Reasonable Doubt  April 24th, 2008
Publication Date:
04/24/2008
Source Link: New Scientist
<www.rachel.org/en/node/6958>

Studies in the 1980s revealed increased incidences of childhood leukaemia near nuclear installations at Windscale (now Sellafield), Burghfield and Dounreay in the UK. Later studies near German nuclear facilities found a similar effect. The official response was that the radiation doses from the nearby plants were too low to explain the increased leukaemia. The Committee on Medical Aspects of Radiation in the Environment, which is responsible for advising the UK government, finally concluded that the explanation remained unknown but was not likely to be radiation.

There the issue rested, until a recent flurry of epidemiological studies appeared. Last year, researchers at the Medical University of South Carolina in Charleston carried out a meta-analysis of 17 research papers covering 136 nuclear sites in the UK, Canada, France, the US, Germany, Japan and Spain. The incidence of leukaemia in children under 9 living close to the sites showed an increase of 14 to 21 per cent, while death rates from the disease were raised by 5 to 24 per cent, depending on their proximity to the nuclear facilities (European Journal of Cancer Care, vol 16, p 355).
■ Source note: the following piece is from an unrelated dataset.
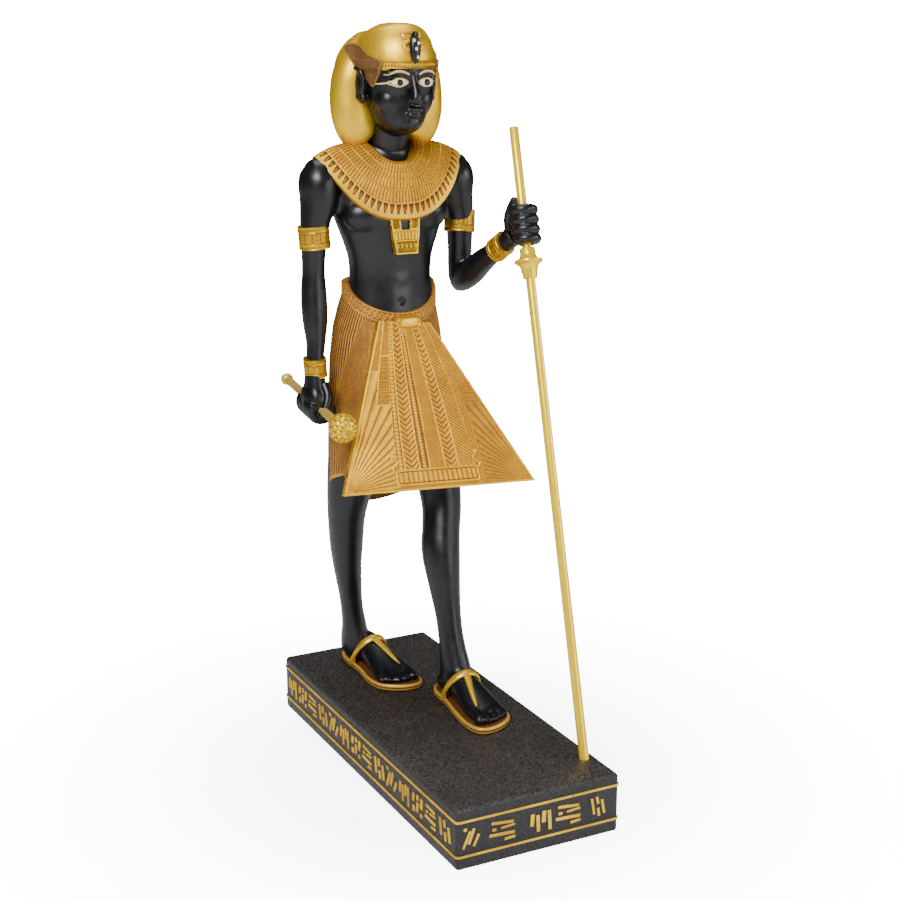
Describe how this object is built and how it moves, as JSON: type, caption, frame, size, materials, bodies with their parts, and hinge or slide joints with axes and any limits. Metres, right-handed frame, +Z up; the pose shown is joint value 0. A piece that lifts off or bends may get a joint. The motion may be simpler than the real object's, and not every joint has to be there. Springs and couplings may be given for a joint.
{
  "type": "pharaoh statue",
  "caption": "Striding ancient Egyptian king in cast resin with a staff and a mace, on a long low plinth.",
  "frame": {"origin": "middle of the plinth's flat underside", "axes": "+Z up, the figure faces -Y along the plinth, its left hand is at +X"},
  "size_m": [0.0888, 0.1746, 0.3103],
  "materials": {
    "plinth": "charcoal painted cast resin with a fine grain and gold painted lines",
    "figure": "near-black satin gloss paint, with antique gold on the dress",
    "staff": "bright satin gilt",
    "mace": "dull antique gilt"
  },
  "bodies": {
    "root": {"plinth": "plinth", "figure": "figure", "staff": "staff", "mace": "mace"}
  },
  "joints": []
}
This was followed by a German study which found 14 cases of leukaemia compared to an expected four cases between 1990 and 2005 in children living within 5 kilometres of the Krummel nuclear plant near Hamburg, making it the largest leukaemia cluster near a nuclear power plant anywhere in the world (Environmental Health Perspectives, vol 115, p 941).

This was upstaged by the yet more surprising KiKK studies (a German acronym for Childhood Cancer in the Vicinity of Nuclear Power Plants), whose results were published this year in the International Journal of Cancer (vol 122, p 721) and the European Journal of Cancer (vol 44, p 275). These found higher incidences of cancers and a stronger association with nuclear installations than all previous reports. The main findings were a 60 per cent increase in solid cancers and a 117 per cent increase in leukaemia among young children living near all 16 large German nuclear facilities between 1980 and 2003. The most striking finding was that those who developed cancer lived closer to nuclear power plants than randomly selected controls. Children living within 5 kilometres of the plants were more than twice as likely to contract cancer as those living further away, a finding that has been accepted by the German government.